▶ [Short exercise]: From the listing below, copy only the lines from the line that contains "plane z = 0." to the line that contains "obj.matrix_world = Matrix.Identity(4)", counting those two lines as part of the copy.

[START]

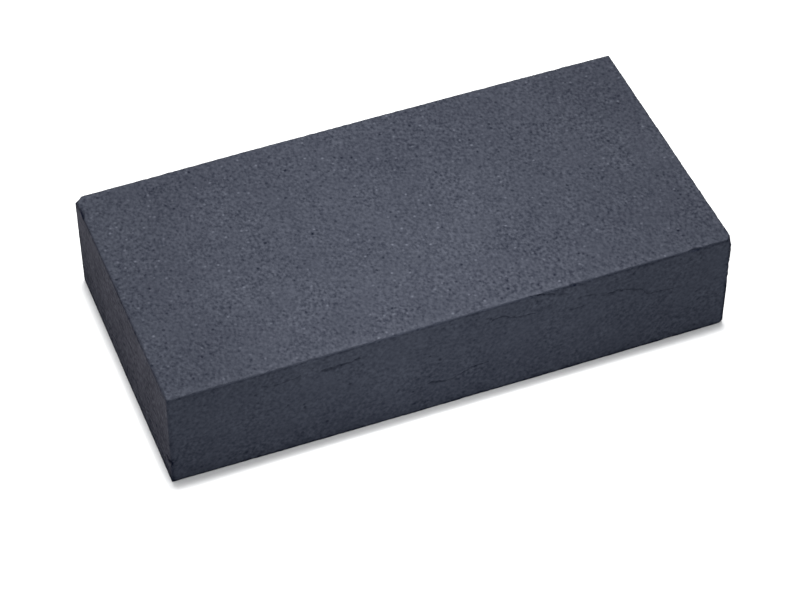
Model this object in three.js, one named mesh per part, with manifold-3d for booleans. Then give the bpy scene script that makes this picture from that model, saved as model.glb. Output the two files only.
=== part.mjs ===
// A compressed charcoal block: one slab of pressed and baked charcoal powder, cut square, with every arris
// a little eased and a few small breaks at the corners and arrises.
//
// Millimetres, +Z up. The origin is the centre of the bottom face. X runs along the length, Y from the
// front long side to the back one.

import * as THREE from "three";
import { RoundedBoxGeometry } from "three/addons/geometries/RoundedBoxGeometry.js";
import { mergeVertices, toCreasedNormals } from "three/addons/utils/BufferGeometryUtils.js";
import Module from "manifold-3d";

// Driving dimensions: the block's nominal size in inches, and the easing of its arrises.
const INCH = 25.4;
const LENGTH = 5.5 * INCH;
const WIDTH = 2.75 * INCH;
const HEIGHT = 1.125 * INCH;
const ARRIS_RADIUS = 0.45;
const ARRIS_SEGMENTS = 3;

// Pressed charcoal breaks in shallow shells. A break is a piece of a faceted ball's surface.
const BREAK_DETAIL = 2;
const CREASE_ANGLE = THREE.MathUtils.degToRad(25);

// The breaks. `side` gives the faces that meet there: -1 or 1 along each axis, for left or right, front or
// back, bottom or top. Where an axis has no face in it, the break is on an arris along that axis, and
// `along` says how far from the middle, as a share of the half length. `outward` is the way the broken
// surface looks, `depth` how far it lies under the sharp corner, and `radius` how round the shell is.
const BREAKS = [
  { side: [-1, 1, 1], outward: [-1, 0.9, 1], depth: 1.25, radius: 7 },
  { side: [-1, -1, 1], outward: [-1, -1, 1], depth: 0.5, radius: 4 },
  { side: [-1, 0, 1], along: 0.84, outward: [-1, 0, 1], depth: 0.55, radius: 5 },
  { side: [1, -1, 1], outward: [1, -0.9, 0.5], depth: 1.1, radius: 8 },
  { side: [1, -1, -1], outward: [1, -0.8, -1], depth: 0.75, radius: 6 },
  { side: [-1, -1, 0], along: -0.5, outward: [-1, -1, 0], depth: 0.45, radius: 1.1 },
  { side: [0, -1, 1], along: 0.86, outward: [0, -1, 0.8], depth: 0.5, radius: 4 },
  { side: [0, -1, 1], along: 0.42, outward: [0, -1, 1], depth: 0.4, radius: 3 },
  { side: [0, 1, -1], along: -0.3, outward: [0, 1, -1], depth: 0.6, radius: 5 },
  { side: [1, 1, 0], along: 0.2, outward: [1, 1, 0], depth: 0.55, radius: 3 },
];

const charcoal = new THREE.MeshStandardMaterial({
  name: "charcoal",
  color: 0x3d4048,
  roughness: 0.85,
  metalness: 0,
});

const wasm = await Module();
wasm.setup();

// A closed geometry as a solid, with the vertices that its triangles share merged.
function solidFrom(geometry) {
  const bare = geometry.clone();
  bare.deleteAttribute("normal");
  bare.deleteAttribute("uv");
  const merged = mergeVertices(bare);
  const mesh = new wasm.Mesh({
    numProp: 3,
    vertProperties: merged.attributes.position.array,
    triVerts: new Uint32Array(merged.index.array),
  });
  return new wasm.Manifold(mesh);
}

// A solid as a geometry, smooth over the eased arrises and creased at every sharper bend.
function geometryFrom(solid) {
  const mesh = solid.getMesh();
  const geometry = new THREE.BufferGeometry();
  geometry.setAttribute("position", new THREE.BufferAttribute(mesh.vertProperties, mesh.numProp));
  geometry.setIndex(new THREE.BufferAttribute(mesh.triVerts, 1));
  return toCreasedNormals(geometry, CREASE_ANGLE);
}

// The slab, standing on the plane z = 0.
function slab() {
  const geometry = new RoundedBoxGeometry(LENGTH, WIDTH, HEIGHT, ARRIS_SEGMENTS, ARRIS_RADIUS);
  geometry.translate(0, 0, HEIGHT / 2);
  return solidFrom(geometry);
}

// The sharp corner, or the point on a sharp arris, that a break takes away.
function placeOf({ side, along }) {
  const [x, y, z] = side.map((face) => face || along);
  return new THREE.Vector3((x * LENGTH) / 2, (y * WIDTH) / 2, ((z + 1) * HEIGHT) / 2);
}

// What a break removes: a ball whose surface passes `depth` inside the sharp corner.
function breakSolid(spec) {
  const geometry = new THREE.IcosahedronGeometry(spec.radius, BREAK_DETAIL);
  const outward = new THREE.Vector3(...spec.outward).normalize();
  const centre = placeOf(spec).addScaledVector(outward, spec.radius - spec.depth);
  geometry.translate(centre.x, centre.y, centre.z);
  return solidFrom(geometry);
}

function charcoalBlock() {
  const solid = BREAKS.reduce((block, spec) => block.subtract(breakSolid(spec)), slab());
  const mesh = new THREE.Mesh(geometryFrom(solid), charcoal);
  mesh.name = "charcoal_block";
  return mesh;
}

const part = new THREE.Group();
part.add(charcoalBlock());

export default part;
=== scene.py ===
# A compressed charcoal block, lying on a pale floor in soft studio light.
#
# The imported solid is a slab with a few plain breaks. Its visible surface is one mesh, made here: a ruled box
# skin, finer where it has detail, then eased, broken, cracked and pitted, in a procedural charcoal material.

import math
import random

import bmesh
import bpy
import numpy as np
from mathutils import Euler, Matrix, Quaternion, Vector, noise

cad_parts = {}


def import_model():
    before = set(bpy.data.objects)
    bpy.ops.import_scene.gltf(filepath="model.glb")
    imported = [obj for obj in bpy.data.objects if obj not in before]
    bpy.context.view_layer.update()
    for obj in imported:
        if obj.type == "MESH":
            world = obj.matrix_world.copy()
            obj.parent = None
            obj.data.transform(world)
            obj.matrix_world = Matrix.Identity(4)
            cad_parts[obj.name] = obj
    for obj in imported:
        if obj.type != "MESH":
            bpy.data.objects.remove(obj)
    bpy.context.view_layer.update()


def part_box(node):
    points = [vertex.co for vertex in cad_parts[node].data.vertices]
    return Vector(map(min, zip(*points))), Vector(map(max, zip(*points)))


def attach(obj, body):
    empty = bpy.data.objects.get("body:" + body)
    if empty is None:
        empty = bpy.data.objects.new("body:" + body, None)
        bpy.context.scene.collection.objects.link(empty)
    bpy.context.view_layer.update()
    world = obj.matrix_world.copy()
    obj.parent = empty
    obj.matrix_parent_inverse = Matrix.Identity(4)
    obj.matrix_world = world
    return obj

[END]

▶ [Output]:
// The slab, standing on the plane z = 0.
function slab() {
  const geometry = new RoundedBoxGeometry(LENGTH, WIDTH, HEIGHT, ARRIS_SEGMENTS, ARRIS_RADIUS);
  geometry.translate(0, 0, HEIGHT / 2);
  return solidFrom(geometry);
}

// The sharp corner, or the point on a sharp arris, that a break takes away.
function placeOf({ side, along }) {
  const [x, y, z] = side.map((face) => face || along);
  return new THREE.Vector3((x * LENGTH) / 2, (y * WIDTH) / 2, ((z + 1) * HEIGHT) / 2);
}

// What a break removes: a ball whose surface passes `depth` inside the sharp corner.
function breakSolid(spec) {
  const geometry = new THREE.IcosahedronGeometry(spec.radius, BREAK_DETAIL);
  const outward = new THREE.Vector3(...spec.outward).normalize();
  const centre = placeOf(spec).addScaledVector(outward, spec.radius - spec.depth);
  geometry.translate(centre.x, centre.y, centre.z);
  return solidFrom(geometry);
}

function charcoalBlock() {
  const solid = BREAKS.reduce((block, spec) => block.subtract(breakSolid(spec)), slab());
  const mesh = new THREE.Mesh(geometryFrom(solid), charcoal);
  mesh.name = "charcoal_block";
  return mesh;
}

const part = new THREE.Group();
part.add(charcoalBlock());

export default part;
=== scene.py ===
# A compressed charcoal block, lying on a pale floor in soft studio light.
#
# The imported solid is a slab with a few plain breaks. Its visible surface is one mesh, made here: a ruled box
# skin, finer where it has detail, then eased, broken, cracked and pitted, in a procedural charcoal material.

import math
import random

import bmesh
import bpy
import numpy as np
from mathutils import Euler, Matrix, Quaternion, Vector, noise

cad_parts = {}


def import_model():
    before = set(bpy.data.objects)
    bpy.ops.import_scene.gltf(filepath="model.glb")
    imported = [obj for obj in bpy.data.objects if obj not in before]
    bpy.context.view_layer.update()
    for obj in imported:
        if obj.type == "MESH":
            world = obj.matrix_world.copy()
            obj.parent = None
            obj.data.transform(world)
            obj.matrix_world = Matrix.Identity(4)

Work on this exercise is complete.